The sun had only just risen from behind the Lazio hills when Jon Rahm and Tyrrell Hatton stood on the Marco Simone’s first tee to lead out the opening match of the 44th Ryder Cup. Just after daylight had broken, “Nessun Dorma,” an opera song from Giacomo Puccini’s Turandot, belted out over the speakers.
“None shall sleep, none shall sleep!” the song begins.
Not many had slept, at least not for eight hours anyway. Everyone had to be up early, well before the 7.35am local time first foursomes match, which Rahm and Hatton played against Scottie Scheffler and Sam Burns, eventually winning, 4 and 3. Fans were literally sprinting through the grounds at 5.45am to line up for the 6.30am admission into the first tee grandstands.
For Rahm, the excitement of his third appearance in the biennial teams contest was almost too much.
“Usually the feelings you have down the stretch in a tournament I had hitting my first warm-up put at 6.20am in the dark,” the Spaniard said. “It increasingly got higher until we hit that tee shot on the first hole.”

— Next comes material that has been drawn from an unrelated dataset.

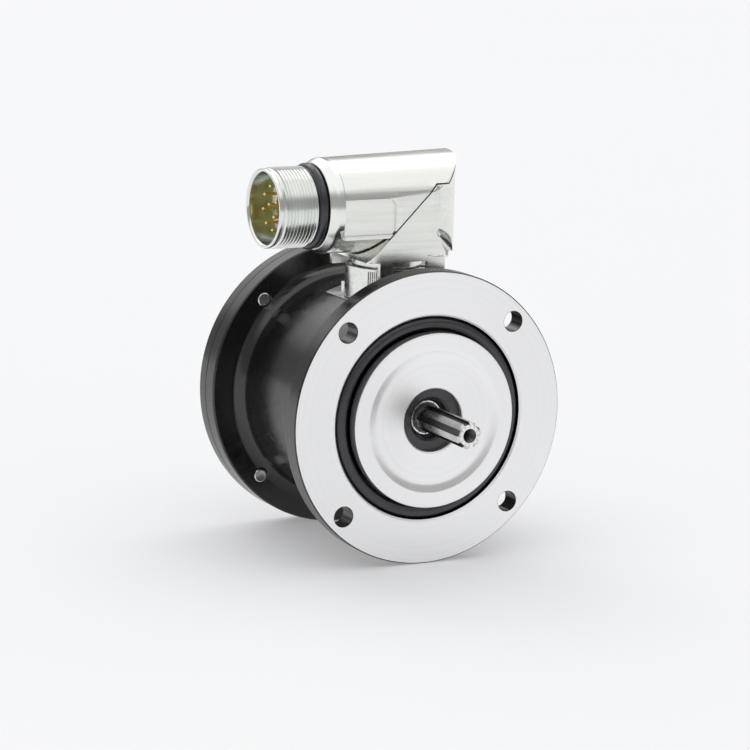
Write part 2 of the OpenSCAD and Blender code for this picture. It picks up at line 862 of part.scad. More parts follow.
housing();
flange_o_ring();
shaft();
seal_body();
seal_case();
garter_spring();
front_outer_race();
front_inner_race();
front_balls();
front_cage();
rear_outer_race();
rear_inner_race();
rear_balls();
rear_cage();
outer_spacer();
inner_spacer();
wave_spring();
housing_circlip();
shaft_circlip();
disc_hub();
hub_grub_screws();
code_disc();
disc_clamp_ring();
disc_screws();
led_holder();
led_lamp();
led_holder_screws();
scanning_mask();
sensor_chip();
sensor_board();
lower_standoffs();
main_board();
upper_standoffs();
board_screws();
board_chips();
board_plug();
wire_loom();
rear_cover();
cover_seal();
cover_screws();
swivel_base();
base_gasket();
base_screws();
swivel_seal();
swivel_circlip();
elbow_lower();
elbow_hood();
elbow_gasket();
elbow_screws();
elbow_wires();
connector_barrel();
barrel_o_ring();
contact_insert();
contact_pins();
insert_circlip();
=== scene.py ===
"""The looks of a flanged rotary encoder with a splined stub shaft and an angled round connector.

Lengths in this script are millimetres, in the CAD part's own frame: the shaft runs along Y with the
mounting face at Y = 0, the connector stands on +Z and its socket points to -X. Meshes are made in metres.
"""
import json
from math import asin, cos, hypot, pi, radians, sin

import bmesh
import bpy
from mathutils import Matrix, Vector


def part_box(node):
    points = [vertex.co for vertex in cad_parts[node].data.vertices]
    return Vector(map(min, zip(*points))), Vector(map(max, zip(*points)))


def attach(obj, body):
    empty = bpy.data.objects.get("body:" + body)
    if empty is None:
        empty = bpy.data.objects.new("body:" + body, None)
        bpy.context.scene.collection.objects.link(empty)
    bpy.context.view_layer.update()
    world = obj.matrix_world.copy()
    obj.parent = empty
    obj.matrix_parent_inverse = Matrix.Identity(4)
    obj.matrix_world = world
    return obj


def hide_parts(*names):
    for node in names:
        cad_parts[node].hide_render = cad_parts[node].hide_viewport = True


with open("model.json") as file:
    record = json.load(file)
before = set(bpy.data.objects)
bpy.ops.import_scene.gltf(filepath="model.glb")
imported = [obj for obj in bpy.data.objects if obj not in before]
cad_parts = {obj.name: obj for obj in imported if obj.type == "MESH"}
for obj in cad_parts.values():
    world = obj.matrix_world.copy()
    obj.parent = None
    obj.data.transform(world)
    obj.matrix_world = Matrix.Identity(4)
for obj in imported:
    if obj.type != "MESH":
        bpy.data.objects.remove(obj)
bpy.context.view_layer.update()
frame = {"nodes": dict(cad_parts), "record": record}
MM = 0.001

# ---------------------------------------------------------------- dimensions


def low(node):
    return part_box(node)[0] / MM


def high(node):
    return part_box(node)[1] / MM


# housing, in the order of the shaft from the front
SPIGOT_R = 25.0
SPIGOT_Y = low("housing").y
DISH_Y = -2.7
SEAL_R = 9.05
SEAL_END_Y = 3.2
GROOVE_R = SPIGOT_R + 4.2
GROOVE_DEPTH = 4.05
SPIGOT_RELIEF = 0.6
FLANGE_R = high("housing").x
FLANGE_T = 6.0
RIM_CHAMFER = 0.35
BODY_R = 32.5
REAR_Y = 53.8
COVER_Y = high("housing").y
BACK_Y = high("rear_cover").y
CAVITY_R = 26.5
BEARING_R = 13.0
HUB_R = 17.0
HUB_Y = (12.0, 30.0)
COVER_GROOVE_R = (29.0, 31.2)
LAMP_SCREW_X = 3.4
LAMP_SCREW_Z = -19.5
WIRE_HOLE_R = 6.0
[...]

Scheffler hit the first shot of the Ryder Cup before Rahm blasted one down the right side of the fairway. Rahm’s countryman, Spanish F1 driver Carlos Sainz, was among those inside the ropes watching. It was fitting as the Rahm/Hatton pairing was almost as high-octane as the Ferrari star. On No. 3, Rahm holed a birdie putt from off the green to take the 1-up lead. At the driveable par-4 fifth, Rahm’s tee shot, and Hatton’s subsequent pitch, left a three-foot birdie that was not given, so Rahm buried it. At the par-3 seventh, two-time major winner Rahm’s tee shot bounced off the flagstick for a near ace. There was no stopping Rahm/Hatton.
“I think it might have been too much to go in, but it got the job done,” Rahm said modestly. “It was a perfect number [for a 7-iron]. “Obviously would have been amazing to make it.”
Even when they were in trouble, Rahm or Hatton manufactured brilliant par saves, like the former’s chip-in for par at No. 10. The match was all but over at the par-5 12th when World No. 3 Rahm found the green in two. With the Americans on in four, they conceded the hole.
“[Foursomes] is quite stressful,” Rahm said, “but the strongest part of my game is ball-striking, right, and what Tyrrell and I did really well today is hit the shots that we needed. Any time we needed the right shot to change the momentum, we did.”
Added Hatton: “He’s obviously very positive between shots, and great company, and he’s always right by your side. He’s a great teammate.”
The match ended on No. 15, and Rahm and Hatton had secured Europe the first point of the 2023 Ryder Cup. The 4-and-3 margin was demoralising for World No. 1 Scheffler and his close friend Burns, who never truly looked like they had a chance. The foursomes session ended up in a 4-0 clean-sweep for Europe.
Rahm and Hatton were split up for Friday afternoon’s four-ball session. Captain Luke Donald placed Hatton with Viktor Hovland against Justin Thomas and Jordan Spieth. Rahm was paired with Nicolai Hojgaard to take on Scheffler and Brooks Koepka.
Still, Rahm welcomed another pairing with Hatton, with whom he shares a fiery temper and similar disgust at errant shots. “Some people might wonder why we got paired together recently; we think about the game very similarly and we react to the game very similarly and we understand each other,” Rahm said. “When one of us misses a shot, we know what’s going on in the other player’s mind. We might vocalise it differently, but at the end of the day it’s the same process. It’s like being in the same brain.”